A spokesperson for attorneys representing several non-settling insurance companies had no immediate comment, but attorneys have previously suggested that the case could eventually reach the U.S. Supreme Court.
When it sought bankruptcy protection in February 2020, the BSA had been named in about 275 lawsuits and told insurers it was aware of another 1,400 claims. The huge number of claims filed in the bankruptcy was the result of a nationwide marketing effort by personal injury lawyers working with for-profit claims aggregators to drum up clients, according to plan opponents.
The BSA’s largest insurers negotiated settlements for a fraction of the billions of dollars in potential liability exposure they faced. Other insurers, many of which provided excess coverage above the liability limits of the underlying primary policies, refused to settle. They argued that the procedures for distributing funds from a proposed compensation trust would violate their contractual rights to contest claims, set a dangerous precedent for mass tort litigation, and result in grossly inflated payments.
They also noted that a plaintiffs’ attorney had acknowledged that some 58,000 claims probably could not be pursued in civil lawsuits because of the passage of time.
Under the plan, which the BSA describes as a “carefully calibrated compromise,” the BSA itself would contribute less than 10% of the proposed settlement fund. The local BSA councils, which run day-to-day operations for troops, offered to contribute at least $515 million in cash and property, conditioned on certain protections for local troop sponsoring organizations, including religious entities, civic associations and community groups.
The bulk of the compensation fund would come from the BSA’s two largest insurers, Century Indemnity and The Hartford, which reached settlements calling for them to contribute $800 million and $787 million, respectively. Other insurers agreed to contribute about $69 million.
Insurers opposing the plan contend that the BSA is contractually obligated to assist them in investigating, defending and settling claims, as it did before the bankruptcy. They say that the BSA, desperate to escape bankruptcy, colluded with claimants’ lawyers to inflate both the volume and value of claims in order to pressure insurers for large settlements, then transferred its insurance rights to the settlement trust. The insurers argue that if the BSA transfers its rights under insurance policies to the settlement trustee, it must also transfer its obligations under those policies.
Attorneys for the Boy Scouts and plan supporters say the BSA’s obligations under the insurance policies are in fact being transferred to the trustee — subject to both the bankruptcy plan and “applicable law.” Non-settling insurers contend that such language creates too much uncertainty regarding their rights and how much discretion is being given to the retired bankruptcy judge who would oversee the settlement trust.
Another key legal issue in the case is whether third parties that are not bankruptcy debtors themselves can escape future liability in the tort system by contributing to a Chapter 11 debtor’s reorganization plan.

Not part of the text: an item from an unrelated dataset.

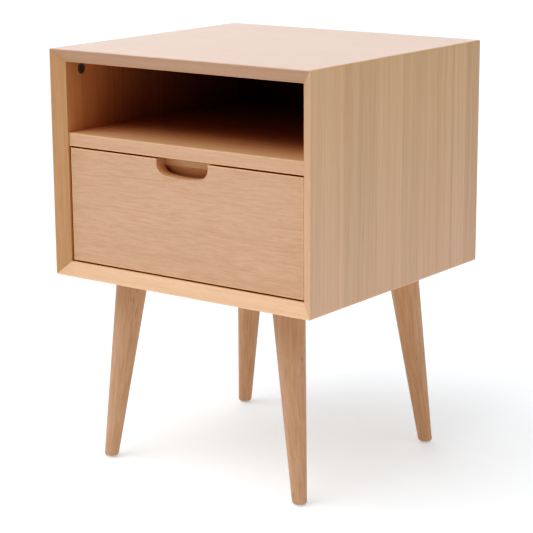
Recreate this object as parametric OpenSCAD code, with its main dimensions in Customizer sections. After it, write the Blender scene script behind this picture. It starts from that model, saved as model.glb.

Such third-party releases, spawned by asbestos and product-liability cases, have been criticized as an unconstitutional form of “bankruptcy grifting,” where non-debtor entities obtain benefits by joining with a debtor to resolve mass-tort litigation in bankruptcy. Federal courts in some jurisdictions, including Delaware, have allowed third-party releases in certain circumstances, while courts in other jurisdictions have rejected them.
Under the BSA plan, insurance companies, local Boy Scouts councils and troop sponsoring organizations would receive broad liability releases protecting them from future sex abuse lawsuits in exchange for contributing to the victims’ compensation fund – or even for just not objecting to the plan.
Some abuse survivors argued that releasing their claims against non-debtor third parties without their consent would violate their due process rights. The U.S. bankruptcy trustee, the government’s “watchdog” in Chapter 11 bankruptcies, argued that such releases are not allowed under the bankruptcy code, and that the scope of the proposed releases in the BSA plan, potentially extending to tens of thousands of entities, was unprecedented.